Visiting Egypt and Sudan with Caroline Warfield

I’m happy to welcome back award-winning author Caroline Warfield. Today, shares interesting facts about the setting of her new release, The Price of Glory.

Here’s Caroline!

I am an avid traveler, and the places I visit often turn up as settings for my novels. The Price of Glory, my newest work which will launch on July 7, is set in Egypt and Nubia, what is now northern Sudan. I have, alas, visited neither one. This time I had to rely on my imagination. I’m left with a longing to go there. Here is my list of ten things I wish I could see or experience that appear in the novel:

1.The Karnak Temple complex near Luxor, particularly the Great Hypostyle Hall that awed my hero. I also want to see the obelisk of Queen Hatshepsut. My hero reads the inscription to the heroine. By moonlight. That would be perfect, but I’ll settle for daytime.

2. Dahabiyas, traditional Egyptian sailing boats, with their graceful triangular sails, on the Nile. They come in many sizes, and I fell in love with paintings and photos. I would love to travel from Cairo to Khartoum on one, but I think maybe that is no longer possible.

3. The ruined pyramids at Meroë at sunrise, possibly from a tourist camp.

4. The place where the Blue Nile meets the White.

5. The rock-cut temples of Abu Simbel, even though they have been relocated due to the building of the Aswan Dam. They are now part of a UNESCO World Heritage Site called the Nubian Monuments along with the Temple of Isis at Philae. My hero laments the damage being done by Western pillaging. It is good do know this treasure was saved.

6. Cairo’s souk, Khan el-Khalili. It is no doubt a tourist trap today, but then, it probably was bit of one in 1839 when my hero scoured the back lanes looking for genuine artifacts, particularly anything from Meroë.

7. The camel market at Khartoum. The book includes a flight across the desert with a camel caravan. I’m not so sure I want to try that.

8. A fishing village along the Red Sea.

9. The historic Islamic quarter of Cairo. It is always hard to picture how a place looked 180 years ago, but I would give it a try.

10. Shepheard’s Hotel des Anglais in Cairo. Alas it is gone. It burned down during anti-British riots in 1952 after 120 years of catering to Western adventurers.

I might find time for the great pyramids and the sphinx, but I suspect a view from a distance would suit me fine. I have a weakness for museums, however, so I am certain that, if I’m ever so fortunate as to make this trip, I would spend hours in the as yet unopened Grand Egyptian Museum (also called the Giza Museum). Delayed by Covid and other challenges it will be the largest archaeological museum in the world when open. I won’t miss the National Museum of Sudan either. It houses a comprehensive Nubian archaeological collection, including artifacts from Meroë.

About the Book

The Price of Glory tells the story of one man’s pursuit of knowledge that will bring him fame and respect, only to find it upended by a woman determined to serve the people of Egypt. Neither has any idea where this journey will take them when they embark down the Nile toward Nubia and its mysteries, ancient and modern.

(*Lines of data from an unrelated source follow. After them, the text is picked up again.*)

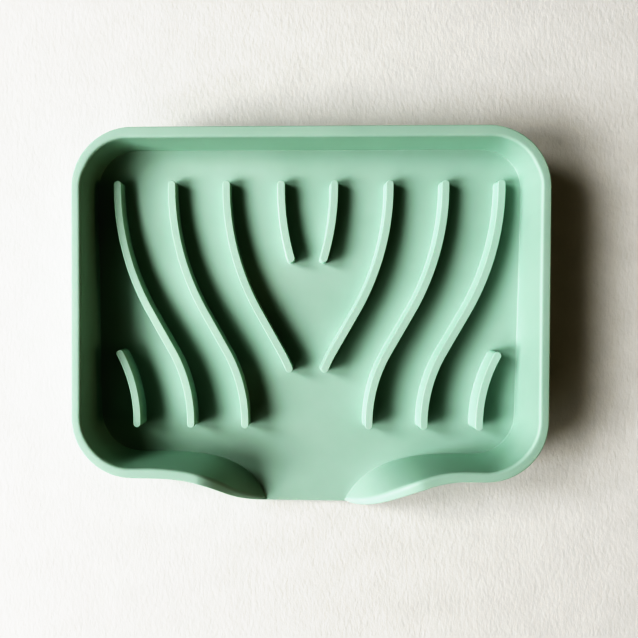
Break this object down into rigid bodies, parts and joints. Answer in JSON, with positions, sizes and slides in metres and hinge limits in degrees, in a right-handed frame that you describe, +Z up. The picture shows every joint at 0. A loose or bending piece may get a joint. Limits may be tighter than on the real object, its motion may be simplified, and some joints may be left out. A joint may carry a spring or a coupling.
{
  "type": "soap dish",
  "caption": "Rectangular silicone soap dish with a rounded rim, a sloping floor, raised S-curved drainage ribs and a pour spout at the front.",
  "frame": {"origin": "centre of the whole footprint, on the surface that the dish stands on", "axes": "+X across the dish to the right, +Y towards the back wall, +Z up; the pour spout points to -Y"},
  "size_m": [0.12, 0.0988, 0.02],
  "materials": {
    "silicone": "satin mint-green silicone"
  },
  "bodies": {
    "root": {"tray": "silicone", "rib_left_1": "silicone", "rib_left_2": "silicone", "rib_left_3": "silicone", "rib_left_4": "silicone", "rib_left_5": "silicone", "rib_right_1": "silicone", "rib_right_2": "silicone", "rib_right_3": "silicone", "rib_right_4": "silicone", "rib_right_5": "silicone"}
  },
  "joints": []
}
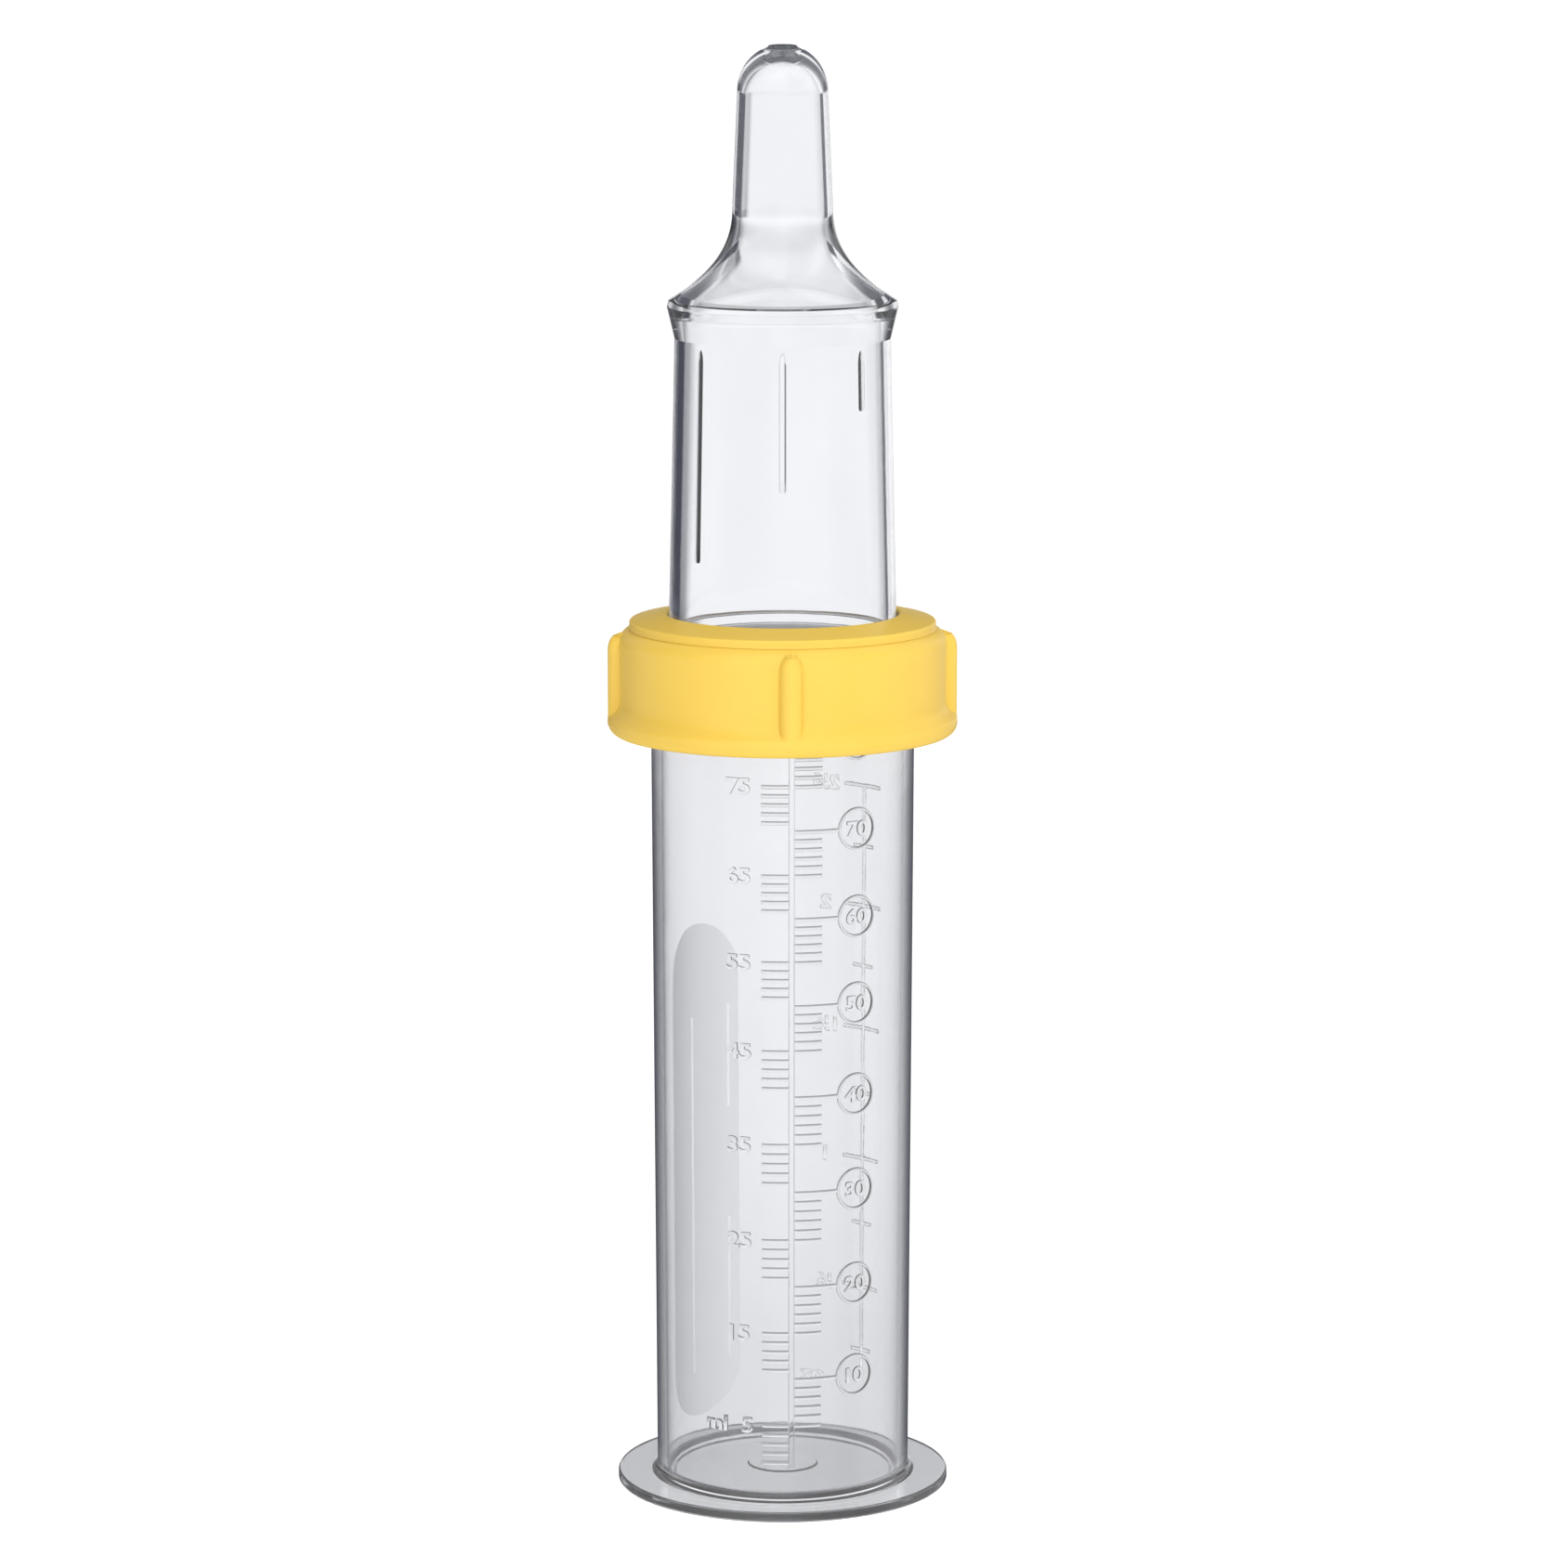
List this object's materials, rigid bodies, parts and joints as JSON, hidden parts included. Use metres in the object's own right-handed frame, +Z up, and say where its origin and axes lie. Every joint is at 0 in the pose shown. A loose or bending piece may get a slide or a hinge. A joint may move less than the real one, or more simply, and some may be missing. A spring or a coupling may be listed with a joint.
{
  "type": "squeeze feeder",
  "caption": "Hand-held liquid feeder: a tall graduated clear container with a base flange, a screw collar, and a soft clear squeeze teat over a one-way valve.",
  "frame": {"origin": "centre of the container's base, on the surface that it stands on", "axes": "+Z up along the container's axis, through the collar and the teat's tip; -Y is the front, where the millilitre scale is"},
  "size_m": [0.047, 0.047, 0.1942],
  "materials": {
    "clear_polypropylene": "clear, slightly milky, smooth",
    "yellow_polypropylene": "satin, opaque",
    "clear_silicone": "clear, glossy, soft",
    "white_polypropylene": "satin, opaque",
    "milky_silicone": "milky, soft"
  },
  "bodies": {
    "container": {"container": "clear_polypropylene"},
    "head": {"teat": "clear_silicone", "valve_disc": "white_polypropylene"},
    "collar": {"collar": "yellow_polypropylene"},
    "membrane": {"valve_membrane": "milky_silicone"}
  },
  "joints": [
    {"name": "head_lift", "type": "slide", "parent": "container", "child": "head", "axis": [0, 0, 1], "range_m": [0, 0.007]},
    {"name": "collar_turn", "type": "hinge", "parent": "head", "child": "collar", "pos_m": [0, 0, 0.11], "axis": [0, 0, 1], "range_deg": [0, 720]},
    {"name": "membrane_lift", "type": "slide", "parent": "head", "child": "membrane", "axis": [0, 0, 1], "range_m": [0, 0.0008], "stiffness_N_per_m": 20}
  ],
  "couplings": [
    {"joint": "head_lift", "follows": "collar_turn", "m_per_rad": 0.000557}
  ]
}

Richard Mallet comes to Egypt with dreams of academic glory. He will be the one to unravel the secrets of the ancient Kushite language. Armed with license to dig, he sets out for Meroë, where the Blue Nile meets the White. He has no room in his life for dalliance or entanglements, and he certainly doesn’t expect to face insurrection and unrest.

Analiese Cloutier seeks no glory—only the eradication of disease among the Egyptian women and children of Khartoum. She has no interest whatsoever in romantic nonsense and will not allow notions about a lady’s proper role to interfere with her work. She doesn’t expect to have that work manipulated for political purposes.

Neither expects to be enchanted by the amorous power of moonlight in the ruins of Karnak, or to be forced to marry before they can escape revolution. Will their flight north take them safely to Cairo? If it does, can they build something real out of their shattered dreams?

***Available on Kindle Unlimited or for purchase here***

About the Author

Award winning author Caroline Warfield has been many things: traveler, librarian, poet, raiser of children, bird watcher, Internet and Web services manager, conference speaker, indexer, tech writer, genealogist—even a nun. She reckons she is on at least her third act, happily working in an office surrounded by windows where she lets her characters lead her to adventures in England and the far-flung corners of the British Empire. She nudges them to explore the riskiest territory of all, the human heart.